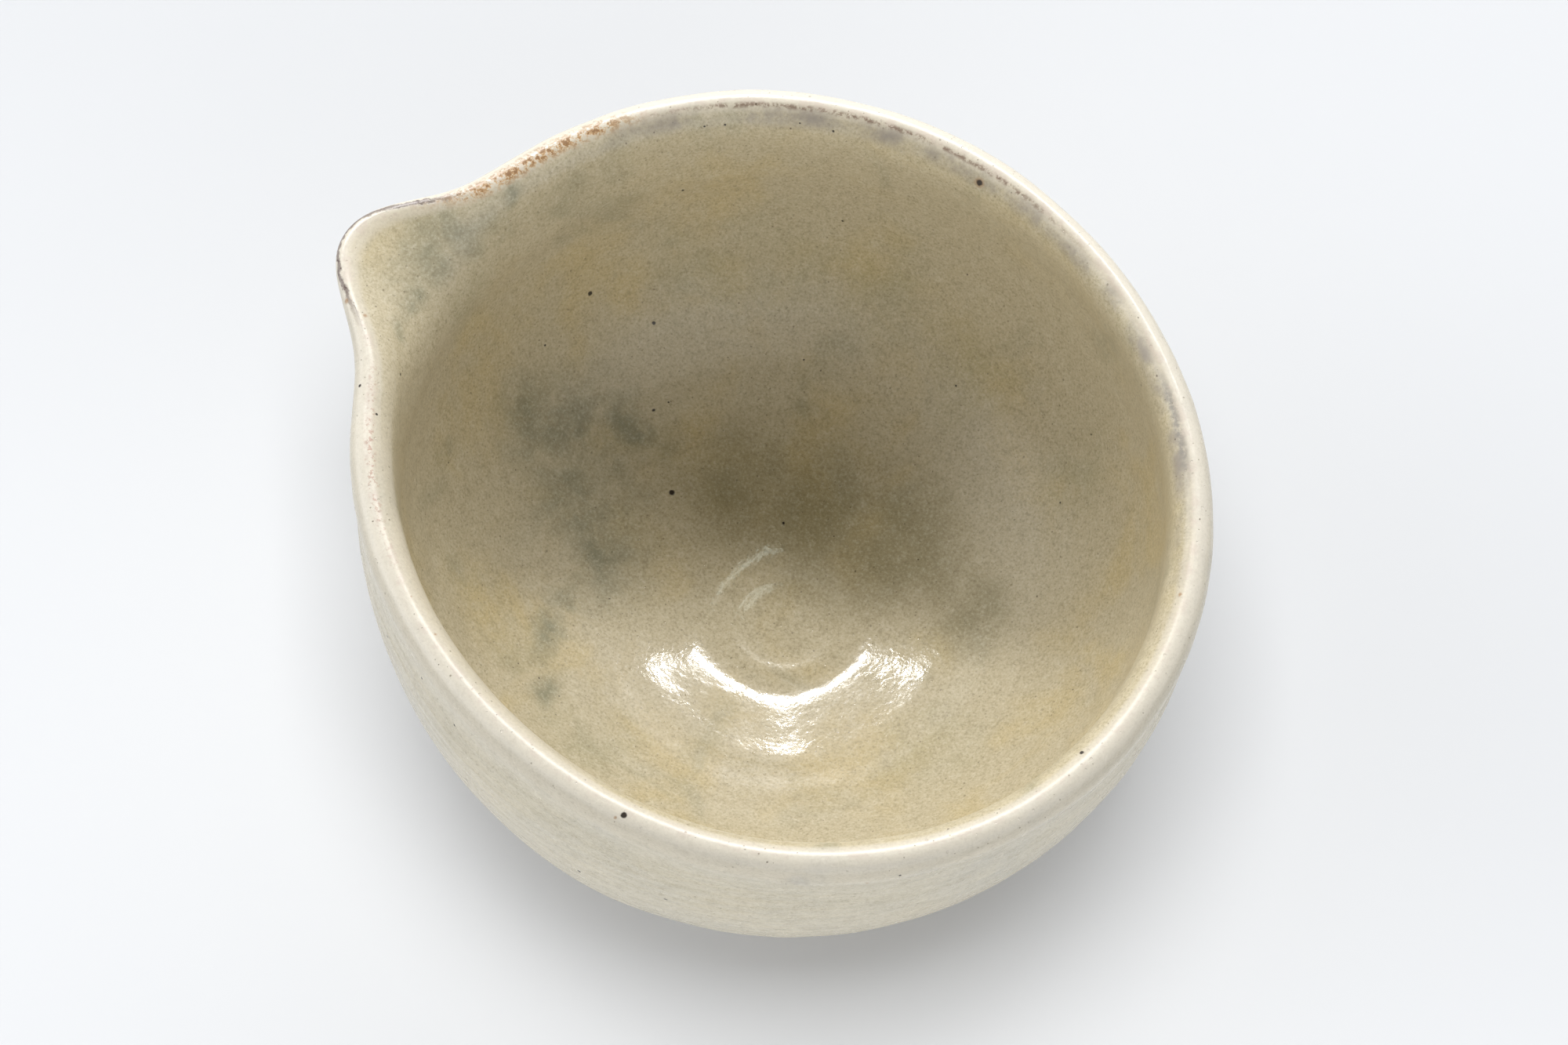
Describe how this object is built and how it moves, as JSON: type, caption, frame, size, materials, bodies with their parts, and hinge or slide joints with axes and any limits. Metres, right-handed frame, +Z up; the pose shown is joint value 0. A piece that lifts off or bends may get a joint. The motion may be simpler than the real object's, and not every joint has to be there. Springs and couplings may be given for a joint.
{
  "type": "spouted bowl",
  "caption": "Glazed stoneware mixing bowl with a pulled pouring spout in its rim and a turned foot ring.",
  "frame": {"origin": "on the table, under the middle of the whole bowl, spout included", "axes": "+Z up out of the bowl's mouth, -X out of the spout, +Y the rest of a right-handed set"},
  "size_m": [0.1334, 0.117, 0.0665],
  "materials": {
    "fired_clay": "bare toasted stoneware, matt and slightly gritty",
    "olive_glaze": "glossy olive beige glaze with fine specks, iron spots and grey clouds",
    "cream_glaze": "satin cream glaze with pinholes, specks and faint horizontal throwing lines"
  },
  "bodies": {
    "root": {"clay_body": "fired_clay", "inner_glaze": "olive_glaze", "outer_glaze": "cream_glaze"}
  },
  "joints": []
}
◆ ◆ ◆ ◆
* _Exercise task_
Copy out every line of the data above, exactly as given.

* _Complete output_
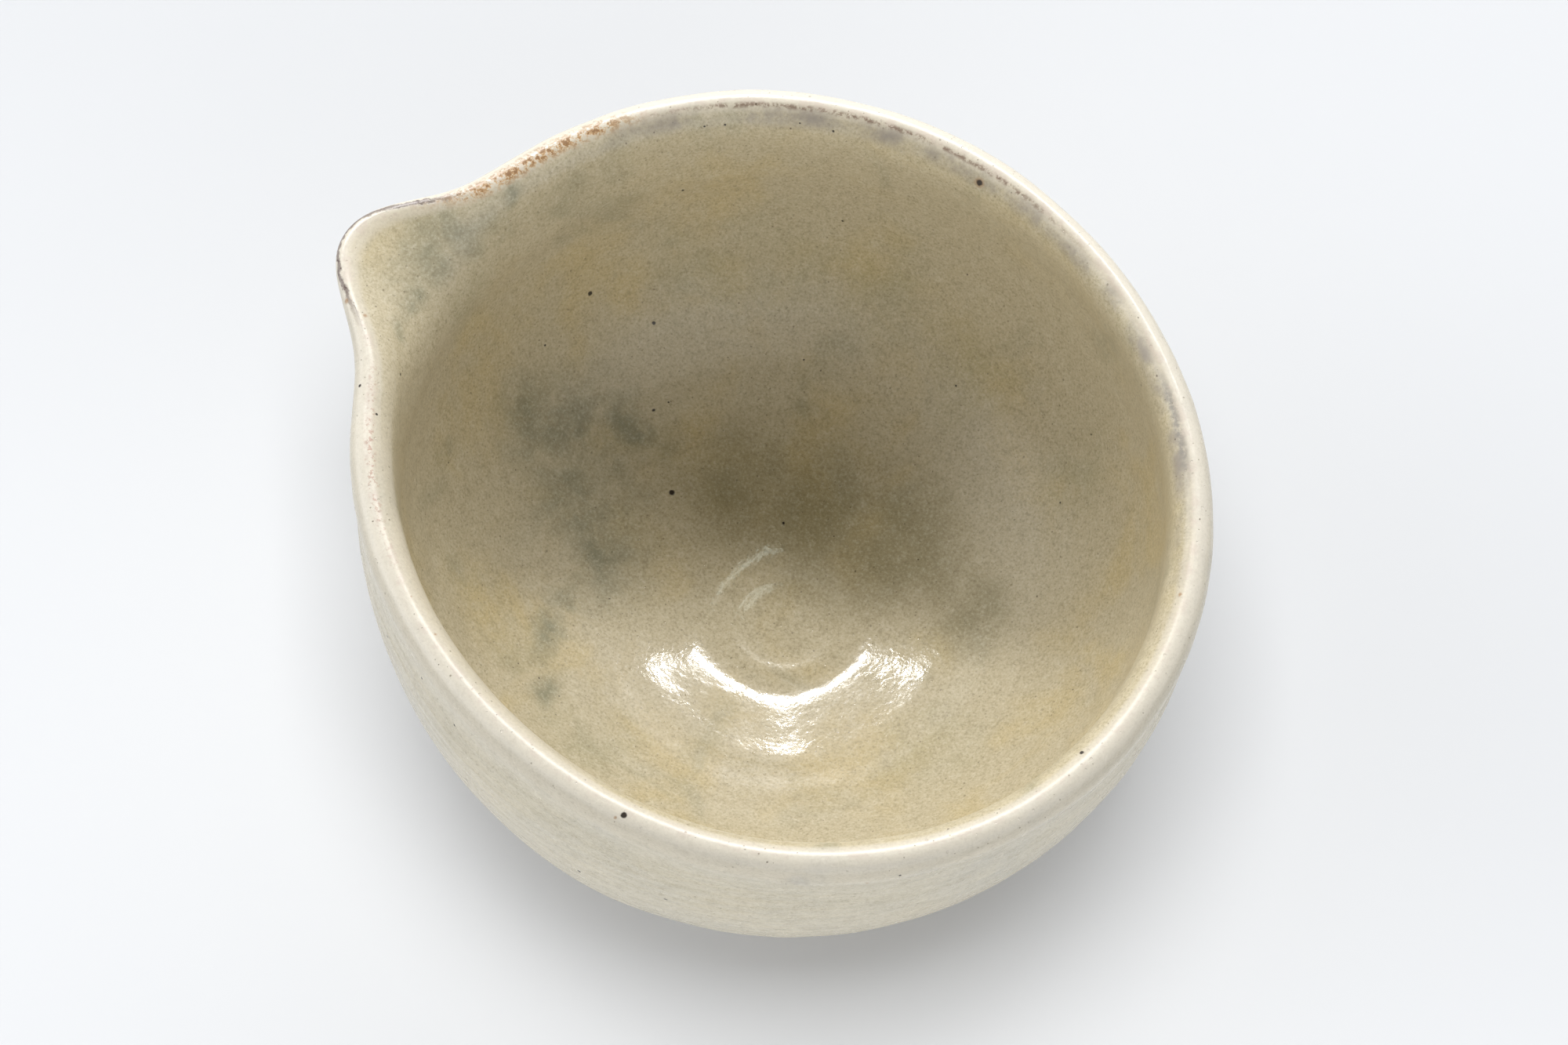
Describe how this object is built and how it moves, as JSON: type, caption, frame, size, materials, bodies with their parts, and hinge or slide joints with axes and any limits. Metres, right-handed frame, +Z up; the pose shown is joint value 0. A piece that lifts off or bends may get a joint. The motion may be simpler than the real object's, and not every joint has to be there. Springs and couplings may be given for a joint.
{
  "type": "spouted bowl",
  "caption": "Glazed stoneware mixing bowl with a pulled pouring spout in its rim and a turned foot ring.",
  "frame": {"origin": "on the table, under the middle of the whole bowl, spout included", "axes": "+Z up out of the bowl's mouth, -X out of the spout, +Y the rest of a right-handed set"},
  "size_m": [0.1334, 0.117, 0.0665],
  "materials": {
    "fired_clay": "bare toasted stoneware, matt and slightly gritty",
    "olive_glaze": "glossy olive beige glaze with fine specks, iron spots and grey clouds",
    "cream_glaze": "satin cream glaze with pinholes, specks and faint horizontal throwing lines"
  },
  "bodies": {
    "root": {"clay_body": "fired_clay", "inner_glaze": "olive_glaze", "outer_glaze": "cream_glaze"}
  },
  "joints": []
}